## Task directions
Your task is to quote the listing below exactly, beginning with its first line and ending on the line bearing "notch_clearance = 0.2".
───── Given information
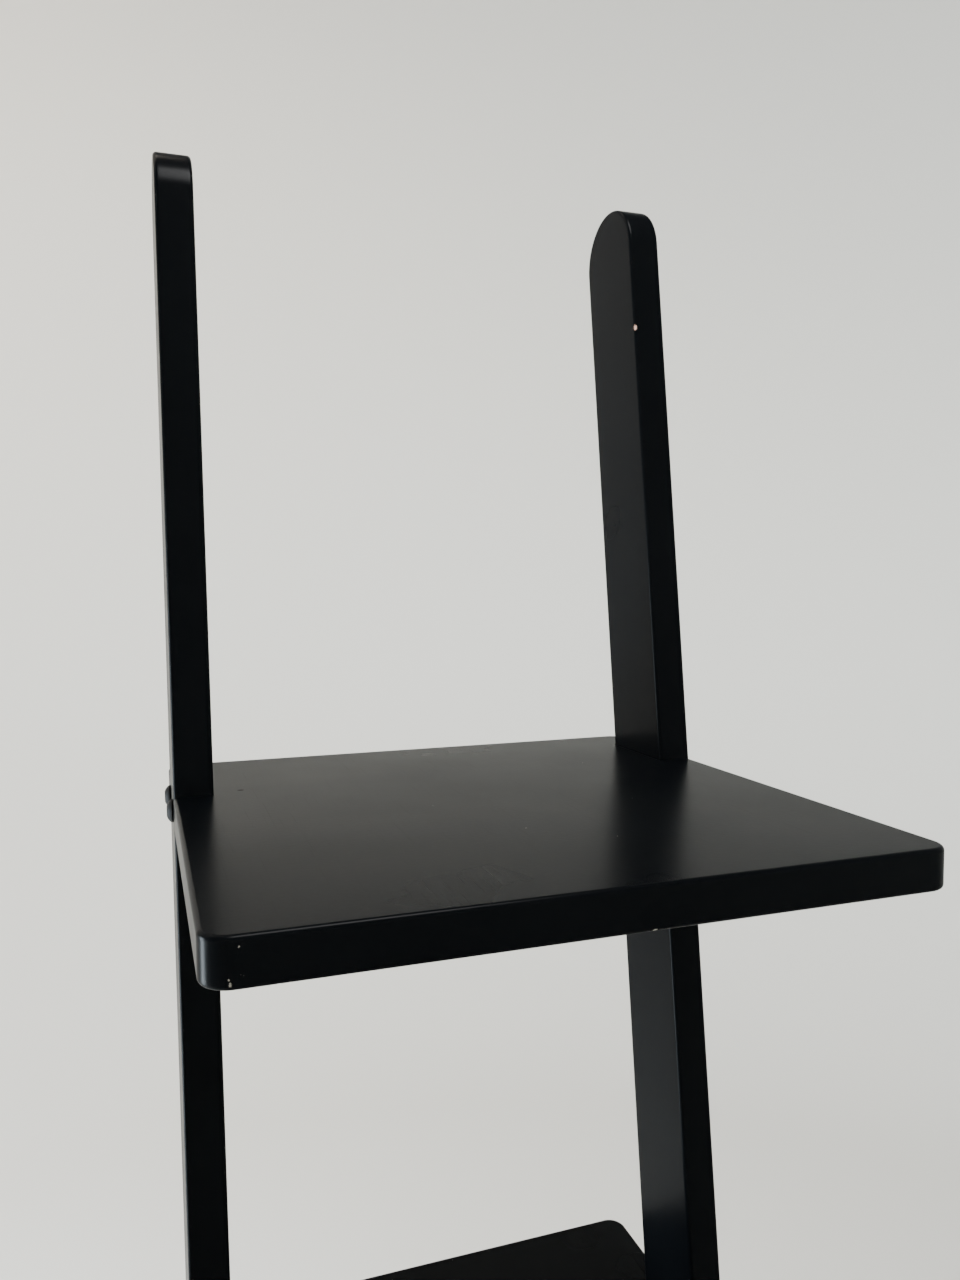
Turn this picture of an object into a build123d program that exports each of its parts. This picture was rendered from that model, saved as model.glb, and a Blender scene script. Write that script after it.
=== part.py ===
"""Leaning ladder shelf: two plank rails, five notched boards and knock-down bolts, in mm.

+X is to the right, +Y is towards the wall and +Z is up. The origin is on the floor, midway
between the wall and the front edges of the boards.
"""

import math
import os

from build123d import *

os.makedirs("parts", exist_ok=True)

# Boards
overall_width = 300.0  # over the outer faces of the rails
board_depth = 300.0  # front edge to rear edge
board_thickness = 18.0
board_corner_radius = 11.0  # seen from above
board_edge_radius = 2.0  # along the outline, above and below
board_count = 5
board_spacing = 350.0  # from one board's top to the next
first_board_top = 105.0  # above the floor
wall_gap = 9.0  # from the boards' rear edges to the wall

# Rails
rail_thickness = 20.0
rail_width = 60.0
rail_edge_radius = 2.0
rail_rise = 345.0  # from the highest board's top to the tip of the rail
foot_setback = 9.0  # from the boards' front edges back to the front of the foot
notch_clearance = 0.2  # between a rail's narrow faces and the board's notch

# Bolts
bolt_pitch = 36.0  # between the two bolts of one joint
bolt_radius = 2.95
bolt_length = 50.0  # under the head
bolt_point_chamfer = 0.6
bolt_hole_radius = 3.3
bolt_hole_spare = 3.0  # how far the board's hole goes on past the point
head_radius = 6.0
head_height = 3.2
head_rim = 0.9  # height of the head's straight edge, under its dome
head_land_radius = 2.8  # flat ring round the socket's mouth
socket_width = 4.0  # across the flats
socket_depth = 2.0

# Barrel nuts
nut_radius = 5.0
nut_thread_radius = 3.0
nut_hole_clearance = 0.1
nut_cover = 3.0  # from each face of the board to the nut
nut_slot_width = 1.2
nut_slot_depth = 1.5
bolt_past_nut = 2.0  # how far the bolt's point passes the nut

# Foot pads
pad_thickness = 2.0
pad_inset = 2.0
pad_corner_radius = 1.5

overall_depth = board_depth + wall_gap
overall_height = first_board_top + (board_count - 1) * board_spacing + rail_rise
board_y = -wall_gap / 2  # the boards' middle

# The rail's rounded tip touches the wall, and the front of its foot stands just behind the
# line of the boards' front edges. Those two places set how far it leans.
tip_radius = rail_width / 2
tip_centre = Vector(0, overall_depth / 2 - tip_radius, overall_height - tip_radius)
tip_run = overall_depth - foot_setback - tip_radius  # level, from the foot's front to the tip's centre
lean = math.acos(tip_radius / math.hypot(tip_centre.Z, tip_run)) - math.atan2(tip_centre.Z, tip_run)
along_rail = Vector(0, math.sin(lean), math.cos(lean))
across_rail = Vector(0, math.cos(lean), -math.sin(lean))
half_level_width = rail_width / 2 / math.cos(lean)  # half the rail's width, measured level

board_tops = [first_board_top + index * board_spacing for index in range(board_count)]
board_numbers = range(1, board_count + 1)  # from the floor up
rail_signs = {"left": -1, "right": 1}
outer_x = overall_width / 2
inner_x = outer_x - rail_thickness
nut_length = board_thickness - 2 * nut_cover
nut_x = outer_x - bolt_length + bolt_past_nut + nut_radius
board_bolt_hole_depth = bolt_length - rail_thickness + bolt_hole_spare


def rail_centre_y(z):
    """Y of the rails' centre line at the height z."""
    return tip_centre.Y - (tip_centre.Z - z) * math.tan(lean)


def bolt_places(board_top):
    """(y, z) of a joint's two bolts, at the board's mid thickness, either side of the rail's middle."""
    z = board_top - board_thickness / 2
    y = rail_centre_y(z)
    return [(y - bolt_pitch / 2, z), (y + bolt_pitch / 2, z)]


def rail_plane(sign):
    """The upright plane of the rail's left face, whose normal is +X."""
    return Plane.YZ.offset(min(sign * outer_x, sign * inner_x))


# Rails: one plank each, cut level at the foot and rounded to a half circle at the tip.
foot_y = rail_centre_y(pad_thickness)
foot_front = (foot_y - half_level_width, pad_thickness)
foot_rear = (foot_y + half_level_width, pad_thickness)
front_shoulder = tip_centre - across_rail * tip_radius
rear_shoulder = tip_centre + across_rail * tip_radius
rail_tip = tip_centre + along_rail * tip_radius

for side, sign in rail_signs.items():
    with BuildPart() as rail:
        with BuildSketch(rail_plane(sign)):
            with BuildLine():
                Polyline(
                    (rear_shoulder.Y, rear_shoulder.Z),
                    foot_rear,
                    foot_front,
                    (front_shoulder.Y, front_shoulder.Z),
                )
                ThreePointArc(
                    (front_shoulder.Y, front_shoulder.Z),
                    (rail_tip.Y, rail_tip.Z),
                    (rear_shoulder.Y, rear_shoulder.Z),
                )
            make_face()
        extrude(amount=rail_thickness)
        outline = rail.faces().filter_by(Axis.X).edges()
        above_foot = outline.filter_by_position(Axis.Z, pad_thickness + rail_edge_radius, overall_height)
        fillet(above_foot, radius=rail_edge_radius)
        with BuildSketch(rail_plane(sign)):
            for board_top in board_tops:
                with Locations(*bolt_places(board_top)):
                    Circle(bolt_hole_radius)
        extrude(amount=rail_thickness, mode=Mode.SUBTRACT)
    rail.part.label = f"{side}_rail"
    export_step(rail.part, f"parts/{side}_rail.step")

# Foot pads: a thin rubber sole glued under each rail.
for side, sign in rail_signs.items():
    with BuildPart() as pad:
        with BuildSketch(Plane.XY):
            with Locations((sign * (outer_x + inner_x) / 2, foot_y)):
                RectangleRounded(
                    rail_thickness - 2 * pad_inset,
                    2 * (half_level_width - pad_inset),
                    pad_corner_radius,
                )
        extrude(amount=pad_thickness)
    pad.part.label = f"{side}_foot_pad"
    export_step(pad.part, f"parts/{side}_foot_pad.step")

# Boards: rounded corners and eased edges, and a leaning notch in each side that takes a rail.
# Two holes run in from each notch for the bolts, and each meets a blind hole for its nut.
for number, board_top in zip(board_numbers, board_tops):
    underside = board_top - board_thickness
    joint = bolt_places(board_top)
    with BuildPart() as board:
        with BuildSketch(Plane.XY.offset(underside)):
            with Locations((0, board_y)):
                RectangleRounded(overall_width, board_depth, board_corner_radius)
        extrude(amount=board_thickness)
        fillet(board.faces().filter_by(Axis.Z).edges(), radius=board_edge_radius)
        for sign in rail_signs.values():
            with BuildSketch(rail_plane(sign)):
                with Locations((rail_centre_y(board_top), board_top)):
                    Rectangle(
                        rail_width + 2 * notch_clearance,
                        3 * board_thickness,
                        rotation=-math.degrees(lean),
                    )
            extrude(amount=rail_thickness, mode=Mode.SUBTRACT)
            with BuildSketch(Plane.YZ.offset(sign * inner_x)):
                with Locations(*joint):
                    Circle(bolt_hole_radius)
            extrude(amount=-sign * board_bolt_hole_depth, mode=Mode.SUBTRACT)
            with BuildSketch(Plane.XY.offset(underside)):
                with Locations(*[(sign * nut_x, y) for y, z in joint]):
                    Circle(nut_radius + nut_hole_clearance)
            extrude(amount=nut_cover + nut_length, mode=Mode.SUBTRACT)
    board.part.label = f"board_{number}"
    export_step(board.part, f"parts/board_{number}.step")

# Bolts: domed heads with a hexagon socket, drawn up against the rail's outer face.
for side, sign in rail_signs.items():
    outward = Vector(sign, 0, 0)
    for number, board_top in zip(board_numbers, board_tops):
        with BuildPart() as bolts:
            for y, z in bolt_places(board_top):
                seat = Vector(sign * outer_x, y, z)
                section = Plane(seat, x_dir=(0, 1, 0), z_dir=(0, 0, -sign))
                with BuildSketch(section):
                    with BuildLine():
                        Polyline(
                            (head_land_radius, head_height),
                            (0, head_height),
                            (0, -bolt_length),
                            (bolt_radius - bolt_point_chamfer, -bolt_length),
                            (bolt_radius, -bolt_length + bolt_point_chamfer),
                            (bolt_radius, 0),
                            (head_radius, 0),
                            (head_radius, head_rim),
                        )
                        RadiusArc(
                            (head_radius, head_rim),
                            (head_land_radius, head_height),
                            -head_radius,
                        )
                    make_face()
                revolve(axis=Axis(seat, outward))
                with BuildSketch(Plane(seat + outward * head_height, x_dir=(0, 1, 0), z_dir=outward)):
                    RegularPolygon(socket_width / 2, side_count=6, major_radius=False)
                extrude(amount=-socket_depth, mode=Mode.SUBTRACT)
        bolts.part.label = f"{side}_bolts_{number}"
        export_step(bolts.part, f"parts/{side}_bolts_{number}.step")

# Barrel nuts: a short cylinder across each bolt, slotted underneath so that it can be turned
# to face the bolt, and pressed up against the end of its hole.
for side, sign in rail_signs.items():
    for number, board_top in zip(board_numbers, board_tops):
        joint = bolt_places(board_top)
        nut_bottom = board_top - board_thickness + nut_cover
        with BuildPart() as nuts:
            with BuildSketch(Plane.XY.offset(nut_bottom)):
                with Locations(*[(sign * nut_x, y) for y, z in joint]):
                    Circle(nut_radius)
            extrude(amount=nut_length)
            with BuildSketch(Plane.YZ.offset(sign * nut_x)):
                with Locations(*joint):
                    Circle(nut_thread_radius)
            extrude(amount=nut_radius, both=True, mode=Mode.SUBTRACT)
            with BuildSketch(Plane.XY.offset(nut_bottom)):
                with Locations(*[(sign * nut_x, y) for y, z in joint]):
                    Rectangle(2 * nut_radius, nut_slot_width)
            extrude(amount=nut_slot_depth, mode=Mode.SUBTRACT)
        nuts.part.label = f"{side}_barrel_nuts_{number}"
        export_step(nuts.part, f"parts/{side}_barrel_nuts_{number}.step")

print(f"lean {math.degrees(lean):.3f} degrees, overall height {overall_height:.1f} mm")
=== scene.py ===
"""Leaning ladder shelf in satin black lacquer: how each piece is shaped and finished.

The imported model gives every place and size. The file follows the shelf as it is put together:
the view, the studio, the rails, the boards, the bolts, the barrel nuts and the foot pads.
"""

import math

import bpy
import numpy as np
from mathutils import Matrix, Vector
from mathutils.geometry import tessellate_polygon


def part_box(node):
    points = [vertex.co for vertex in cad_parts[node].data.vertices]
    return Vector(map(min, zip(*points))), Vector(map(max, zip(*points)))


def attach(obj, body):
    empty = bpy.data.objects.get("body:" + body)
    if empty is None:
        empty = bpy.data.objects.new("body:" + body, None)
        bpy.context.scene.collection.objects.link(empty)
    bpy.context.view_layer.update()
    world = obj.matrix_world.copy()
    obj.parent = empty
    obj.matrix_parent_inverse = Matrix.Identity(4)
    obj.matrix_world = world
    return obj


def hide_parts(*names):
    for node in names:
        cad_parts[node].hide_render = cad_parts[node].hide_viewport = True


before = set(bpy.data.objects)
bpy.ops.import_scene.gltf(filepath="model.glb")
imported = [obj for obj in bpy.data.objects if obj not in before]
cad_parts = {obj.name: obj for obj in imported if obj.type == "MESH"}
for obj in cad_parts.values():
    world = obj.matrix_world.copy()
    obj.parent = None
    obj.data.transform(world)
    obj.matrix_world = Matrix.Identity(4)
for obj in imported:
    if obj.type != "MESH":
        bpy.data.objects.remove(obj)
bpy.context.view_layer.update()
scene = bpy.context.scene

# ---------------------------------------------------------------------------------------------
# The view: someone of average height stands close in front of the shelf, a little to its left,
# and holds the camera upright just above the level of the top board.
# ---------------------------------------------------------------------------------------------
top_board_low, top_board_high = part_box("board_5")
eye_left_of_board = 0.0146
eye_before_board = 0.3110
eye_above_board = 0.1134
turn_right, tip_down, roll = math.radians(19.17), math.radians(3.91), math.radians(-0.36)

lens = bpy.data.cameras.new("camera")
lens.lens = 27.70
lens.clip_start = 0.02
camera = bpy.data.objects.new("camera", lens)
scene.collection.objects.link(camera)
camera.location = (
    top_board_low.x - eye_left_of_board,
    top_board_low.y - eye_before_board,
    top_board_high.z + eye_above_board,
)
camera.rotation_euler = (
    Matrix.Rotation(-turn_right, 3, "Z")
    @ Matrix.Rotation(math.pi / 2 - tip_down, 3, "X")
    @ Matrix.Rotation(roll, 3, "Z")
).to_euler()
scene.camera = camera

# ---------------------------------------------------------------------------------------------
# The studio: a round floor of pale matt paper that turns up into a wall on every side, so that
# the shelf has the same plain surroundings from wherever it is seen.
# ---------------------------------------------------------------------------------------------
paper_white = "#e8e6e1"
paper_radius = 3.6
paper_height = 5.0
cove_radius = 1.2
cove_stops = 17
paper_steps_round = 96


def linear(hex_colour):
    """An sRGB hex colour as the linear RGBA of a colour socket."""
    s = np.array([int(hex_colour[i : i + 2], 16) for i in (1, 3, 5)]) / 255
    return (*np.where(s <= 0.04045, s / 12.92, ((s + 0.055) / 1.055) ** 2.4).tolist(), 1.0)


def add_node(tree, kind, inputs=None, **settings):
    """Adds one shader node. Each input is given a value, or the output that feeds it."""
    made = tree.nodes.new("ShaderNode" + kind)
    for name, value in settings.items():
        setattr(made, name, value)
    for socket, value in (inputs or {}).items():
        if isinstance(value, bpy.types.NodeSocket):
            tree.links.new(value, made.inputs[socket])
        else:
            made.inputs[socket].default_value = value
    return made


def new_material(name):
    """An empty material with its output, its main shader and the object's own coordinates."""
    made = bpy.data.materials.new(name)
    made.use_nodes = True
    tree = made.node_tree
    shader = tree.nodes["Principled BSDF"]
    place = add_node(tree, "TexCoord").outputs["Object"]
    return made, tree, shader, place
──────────
## Task output
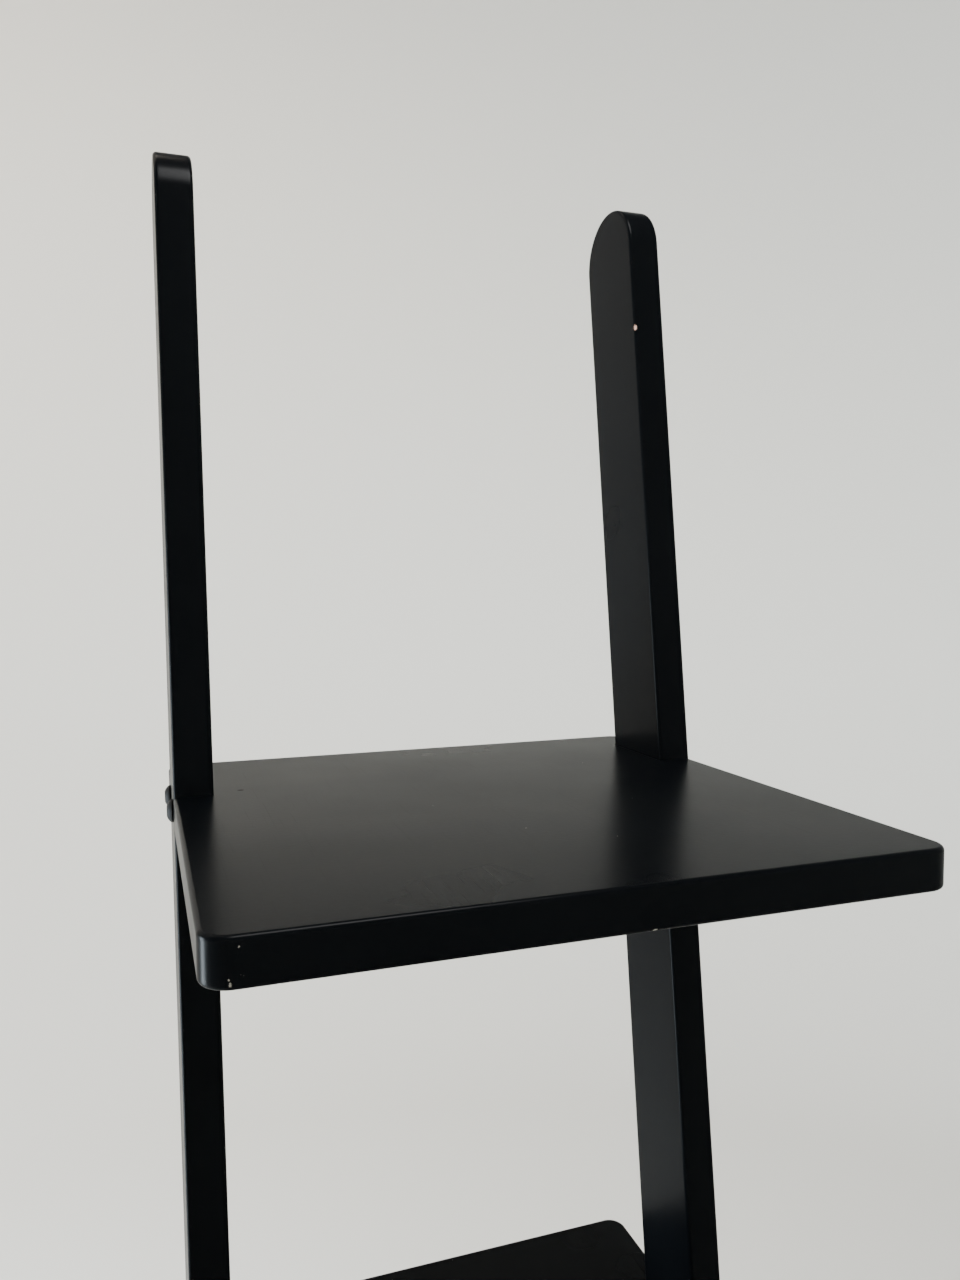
Turn this picture of an object into a build123d program that exports each of its parts. This picture was rendered from that model, saved as model.glb, and a Blender scene script. Write that script after it.
=== part.py ===
"""Leaning ladder shelf: two plank rails, five notched boards and knock-down bolts, in mm.

+X is to the right, +Y is towards the wall and +Z is up. The origin is on the floor, midway
between the wall and the front edges of the boards.
"""

import math
import os

from build123d import *

os.makedirs("parts", exist_ok=True)

# Boards
overall_width = 300.0  # over the outer faces of the rails
board_depth = 300.0  # front edge to rear edge
board_thickness = 18.0
board_corner_radius = 11.0  # seen from above
board_edge_radius = 2.0  # along the outline, above and below
board_count = 5
board_spacing = 350.0  # from one board's top to the next
first_board_top = 105.0  # above the floor
wall_gap = 9.0  # from the boards' rear edges to the wall

# Rails
rail_thickness = 20.0
rail_width = 60.0
rail_edge_radius = 2.0
rail_rise = 345.0  # from the highest board's top to the tip of the rail
foot_setback = 9.0  # from the boards' front edges back to the front of the foot
notch_clearance = 0.2  # between a rail's narrow faces and the board's notch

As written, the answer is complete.